What the 2005 MLB draft would look like with a do-over - Through The Fence Baseball

What the 2005 MLB draft would look like with a do-over

by Dan Kirby | Posted on Monday, December 12th, 2011
| 1270 baseball fanatics read this article

What if NL MVP Ryan Braun had been drafted by the Seattle Mariners? (AP/Al Behrman)

The 2005 amateur baseball draft is widely considered to be one the best of all time. With a two-time Cy Young winner, four Rookie of the Year winners, an MVP, 12 different All-Stars and five Gold Glove winners, the talent that was selected in this draft is unmatched. And with most of these players still under 28 years old, the list of accolades is only going to get longer.

So, just for fun, what if the draft were held again today? They got it pretty right the first time, as eight of the first 23 picks have been All-Stars, but let’s shake it up and show just how deep it was.

Original draft selection in parenthesis

1. Arizona Diamondbacks select Tim Lincecum (42nd RD 1261st PK)

Lincecum was drafted by the Indians but never signed. Instead, he opted to attend the University of Washington where he broke several school and Pac-10 records over three seasons. The two-time Cy Young winner would no doubt sign with Arizona as the first overall selection, and the Giants might still be searching for their first World Series title.

2. Kansas City Royals select Troy Tulowitzki (1st RD 7th PK)

The Royals land the best shortstop in the game. Tulo brings superb defense,  power and speed to a young Royals offense. His veteran leadership is as valuable as his talent to a team on the up and up. The Royals lose Alex Gordon, their original selection, but this is a trade they would do in a heartbeat.

3. Seattle Mariners select Ryan Braun (1st RD 5th PK)

The Mariners get the reigning NL MVP in Braun, one of the best power/speed players in the game. The Mariners always seem to need offense and Braun gives them a run-producing, high-average hitter with great character. ‘The Hebrew Hammer’ is also one of the best nicknames in the sport.

4. Washington Nationals select Justin Upton (1st RD 1st PK)
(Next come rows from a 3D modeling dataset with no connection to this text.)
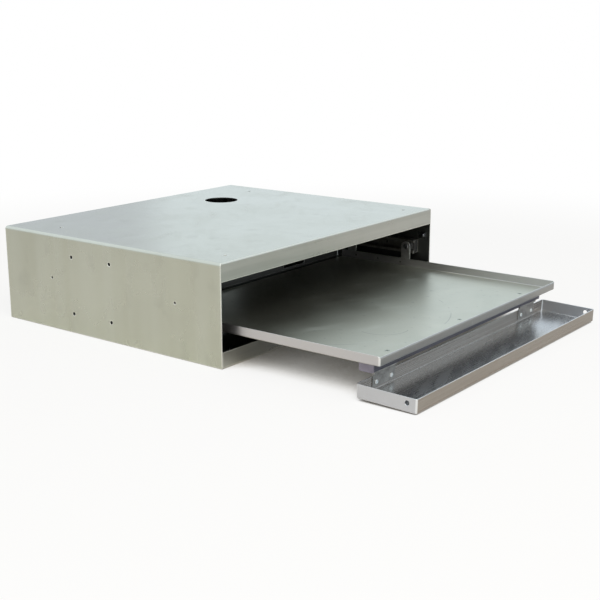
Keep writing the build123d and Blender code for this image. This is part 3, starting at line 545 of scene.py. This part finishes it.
def screw_set(name, screw, places, lean, plating, node, body):
    """The same screw at each place, leaned over and turned a little further each time."""
    single = bpy.data.meshes.new(name + "_single")
    screw.to_mesh(single)
    screw.free()
    whole = bmesh.new()
    for count, place in enumerate(places):
        before = len(whole.verts)
        whole.from_mesh(single)
        whole.verts.ensure_lookup_table()
        turn = Matrix.Rotation(math.radians(SCREW_TURN * count), 4, "Z")
        move = Matrix.Translation(place) @ Matrix.Rotation(math.radians(lean), 4, "X") @ turn
        bmesh.ops.transform(whole, matrix=move, verts=whole.verts[before:])
    for face in whole.faces:
        face.smooth = True
    mesh = bpy.data.meshes.new(name)
    whole.to_mesh(mesh)
    whole.free()
    bpy.data.meshes.remove(single)
    mesh.set_sharp_from_angle(angle=math.radians(SCREW_SHARP_ANGLE))
    mesh.materials.append(plating)
    piece = put_in_scene(name, mesh)
    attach(piece, body)
    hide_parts(node)


def screw_columns(low, high, count):
    """The middles of a row of heads that reaches from low to high."""
    first, last = low + SCREW_HEAD_RADIUS, high - SCREW_HEAD_RADIUS
    return [first + (last - first) * step / (count - 1) for step in range(count)]


def make_cover_screws():
    """Pan heads on the rear cover, in two rows."""
    low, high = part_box("cover_screws")
    rim_height = COVER_SCREW_HEAD_HEIGHT - COVER_SCREW_DOME
    screw = cross_screw(SCREW_HEAD_RADIUS - COVER_SCREW_RIM, rim_height, COVER_SCREW_DOME, [
        (SCREW_HEAD_RADIUS, rim_height - COVER_SCREW_RIM),
        (SCREW_HEAD_RADIUS, 0),
        (SCREW_SHANK_RADIUS, 0),
        (SCREW_SHANK_RADIUS, low.y - high.y + COVER_SCREW_HEAD_HEIGHT),
    ])
    seat = high.y - COVER_SCREW_HEAD_HEIGHT
    rows = (low.z + SCREW_HEAD_RADIUS, high.z - SCREW_HEAD_RADIUS)
    places = [(x, seat, z) for x in screw_columns(low.x, high.x, COVER_SCREW_COLUMNS) for z in rows]
    screw_set(
        "pan_head_cover_screws", screw, places, -QUARTER_TURN, turned_steel, "cover_screws", "housing"
    )


def make_tray_screws():
    """Countersunk heads in the tray's floor, in one row."""
    low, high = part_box("tray_screws")
    screw = cross_screw(SCREW_HEAD_RADIUS, 0, 0, [
        (SCREW_SHANK_RADIUS, -TRAY_SCREW_SINK),
        (SCREW_SHANK_RADIUS, low.z - high.z),
    ])
    middle = (low.y + high.y) / 2
    places = [(x, middle, high.z) for x in screw_columns(low.x, high.x, TRAY_SCREW_COLUMNS)]
    screw_set("countersunk_tray_screws", screw, places, 0, rubbed_heads, "tray_screws", "drawer")


# Studio

def make_air():
    """White where it is seen, bluish white in the steel but for the grey screen, softer elsewhere."""
    world = bpy.data.worlds.new("studio_air")
    bpy.context.scene.world = world
    tree = empty_tree(world)
    path = add(tree, "LightPath").outputs
    heading = add(tree, "TexCoord").outputs["Generated"]
    heading = add(tree, "SeparateXYZ", {0: heading}).outputs
    azimuth = add(tree, "Math", {0: heading["X"], 1: heading["Y"]}, operation="ARCTAN2")
    azimuth = add(tree, "Math", {0: azimuth}, operation="DEGREES")
    screen = add(tree, "MapRange", {0: azimuth, 1: SCREEN_RIGHT_EDGE[1], 2: SCREEN_RIGHT_EDGE[0]})
    for far, near, reach in (
        (*SCREEN_LEFT_EDGE, azimuth), (SCREEN_TOP_EDGE[1], SCREEN_TOP_EDGE[0], heading["Z"])
    ):
        within = add(tree, "MapRange", {0: reach, 1: far, 2: near})
        screen = add(tree, "Math", {0: screen, 1: within}, operation="MULTIPLY")
    tones = {0: screen, 6: linear(AIR_TONE), 7: linear(SCREEN_TONE)}
    mirrored = add(tree, "Mix", tones, data_type="RGBA").outputs[2]
    tones = {0: path["Is Glossy Ray"], 6: linear(WHITE), 7: mirrored}
    tint = add(tree, "Mix", tones, data_type="RGBA").outputs[2]
    strength = AIR_FILL
    for kind, seen in (
        ("Is Camera Ray", AIR_SEEN), ("Is Transmission Ray", AIR_SEEN), ("Is Glossy Ray", AIR_MIRRORED)
    ):
        strength = add(
            tree, "Math", {0: path[kind], 1: seen - AIR_FILL, 2: strength}, operation="MULTIPLY_ADD"
        )
    air = add(tree, "Background", {"Color": tint, "Strength": strength})
    add(tree, "OutputWorld", {"Surface": air})


def make_floor():
    """A pale floor that is white far off, keeps the part's shadow and shows itself lit in the steel."""
    shape = bmesh.new()
    bmesh.ops.create_grid(shape, x_segments=1, y_segments=1, size=FLOOR_REACH)
    bmesh.ops.translate(shape, verts=shape.verts, vec=(0, 0, cad_low.z - FLOOR_DROP))
    mesh = bpy.data.meshes.new("studio_floor")
    shape.to_mesh(mesh)
    shape.free()
    floor = put_in_scene("studio_floor", mesh)

    material = bpy.data.materials.new("matt_white_floor_paint")
    tree = empty_tree(material)
    path = add(tree, "LightPath").outputs
    place = add(tree, "TexCoord").outputs["Object"]
    distance = add(tree, "VectorMath", {0: place}, operation="LENGTH").outputs["Value"]
    whitened = add(
        tree, "MapRange", {0: distance, 1: FLOOR_NEAR, 2: FLOOR_FAR, 3: FLOOR_NEAR_WHITE_SHARE},
        interpolation_type="SMOOTHSTEP"
    )
    open_air = add(tree, "AmbientOcclusion", {"Distance": FLOOR_SHADE_REACH}, samples=FLOOR_SHADE_SAMPLES)
    open_air = add(tree, "MapRange", {0: open_air.outputs["AO"], 1: FLOOR_SHADE[0], 2: FLOOR_SHADE[1]})
    whitened = add(tree, "Math", {0: whitened, 1: open_air}, operation="MULTIPLY")
    seen = add(tree, "Math", {0: path["Is Camera Ray"], 1: path["Is Transmission Ray"]}, operation="ADD")
    share = add(tree, "Math", {0: seen, 1: whitened}, operation="MULTIPLY")
    share = add(
        tree, "Math", {0: path["Is Glossy Ray"], 1: FLOOR_MIRRORED_SHARE, 2: share}, operation="MULTIPLY_ADD"
    )
    tones = {0: open_air, 6: linear(FLOOR_SHADED_PAINT), 7: linear(FLOOR_PAINT)}
    paint = add(tree, "Mix", tones, data_type="RGBA").outputs[2]
    lit = add(tree, "BsdfDiffuse", {"Color": paint})
    white = add(tree, "Emission", {"Color": linear(WHITE), "Strength": 1.0})
    mixed = add(tree, "MixShader", {0: share, 1: lit, 2: white})
    add(tree, "OutputMaterial", {"Surface": mixed})
    mesh.materials.append(material)


def make_lamp():
    """The soft lamp, turned to its aim."""
    data = bpy.data.lights.new("soft_key", "AREA")
    data.shape = "SQUARE"
    data.size = LAMP_SIZE
    data.energy = LAMP_WATTS
    data.color = linear(LAMP_TONE)[:3]
    lamp = put_in_scene("soft_key", data)
    lamp.location = LAMP_PLACE
    lamp.rotation_euler = (Vector(LAMP_AIM) - Vector(LAMP_PLACE)).to_track_quat("-Z", "Y").to_euler()


def make_camera():
    """The photograph's camera."""
    data = bpy.data.cameras.new("camera")
    data.lens = LENS
    data.sensor_width = SENSOR
    camera = put_in_scene("camera", data)
    foot = Vector((0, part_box("housing_shell")[0].y, cad_low.z))
    camera.location = foot + Vector(CAMERA_FROM_FRONT)
    turn = [math.radians(angle) for angle in (CAMERA_TILT, CAMERA_ROLL, CAMERA_HEADING)]
    camera.rotation_euler = Euler(turn, "XYZ")
    bpy.context.scene.camera = camera


make_camera()
make_air()
make_floor()
make_lamp()
finish_nodes()
make_cover_screws()
make_tray_screws()
bpy.context.scene.view_settings.view_transform = "Standard"
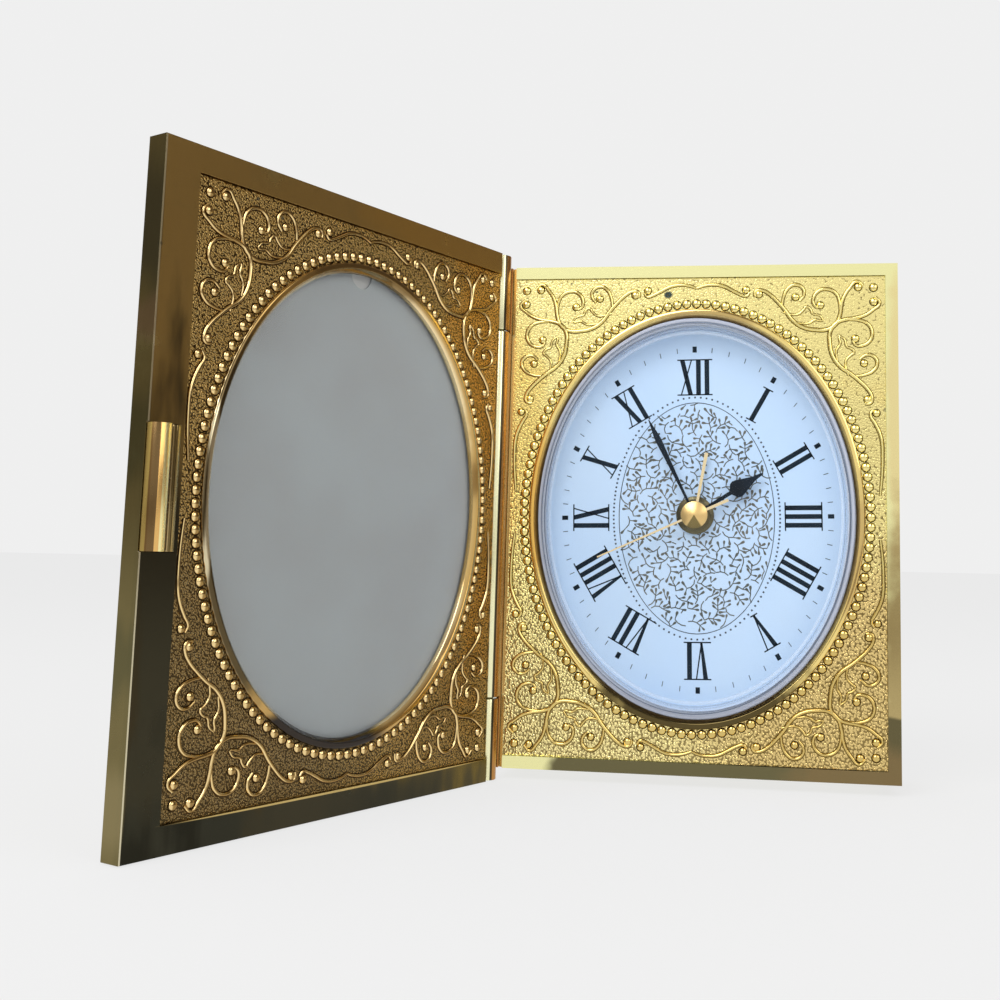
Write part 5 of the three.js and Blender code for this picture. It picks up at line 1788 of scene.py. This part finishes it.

The Nationals “settle” on one of the best five-tool players in the game. Upton, the original first overall pick, is the total package of power, speed and defense. The Nationals lose the injury prone Ryan Zimmerman but gain a player who, at age 24, is already one of the best players in the game.

5. Milwaukee Brewers select Jacoby Ellsbury (1st RD 23rd PK)

The Brewers lose Braun but still get a nice consolation prize in Ellsbury, who joined the 30 HR/30 SB club this season and led the majors with 364 total bases. He may not steal 70 bases again, but he is reinventing his game as he gets older to become one of the best overall players in the game.

6. Toronto Blue Jays select Ricky Romero (1st RD 6th PK)

The Blue jays keep their original selection in Romero, a left-handed power arm who is just entering his prime. Posted a 2.92 ERA and 1.14 WHIP over a career high 225 innings this season, earning him his first All-Star game appearance. At 27 years old, he is just going to get better.

7. Colorado Rockies select Gerald “Buster” Posey (50th RD 1496th PK)

With the sixth-to-the-last pick in the 2005 draft, the Angels selected a pitcher from Lee County high school in Georgia. The kid decided to enroll at Florida State University where he would go on to become one of the best college hitters in recent memory. The Rockies are thankful that Posey decided to go the offensive route and grab a great-hitting, gold-glove-caliber catcher whose leadership qualities remind some of Derek Jeter, and make the loss of Tulowitzki a little less painful.

8. Tampa Bay Rays select Ryan Zimmerman (1st RD 4th PK)

When healthy, Zimmerman is one of the best hitting and fielding third basemen in the game. Yes, the Rays already have two-time Gold Glove winner Evan Longoria locked in at third base, but Zimmerman could easily slide over to first giving the Rays an outstanding defensive infield. Oh, and his bat is pretty good, too.

9. New York Mets select Jeremy Hellickson (4th RD 118th PK)

The Mets grab the 2011 AL Rookie of the Year in Hellickson, owner of a devastating change-up that baffles hitters all season. He isn’t overpowering, but his command and movement on his pitches make him un-hittable at times. The Mets need pitching badly, and Hellickson solves that.

10. Detroit Tigers select Jay Bruce (1st RD 12th PK)

Bruce is still just 24 years old and already has 100 career home runs. The 6’-4” lefty had a breakout season in the power category as he hit 32 home runs while knocking in 97 runs, earning his first All-Star game appearance in the process. Imagine the numbers Miguel Cabrera would put up with Bruce protecting him.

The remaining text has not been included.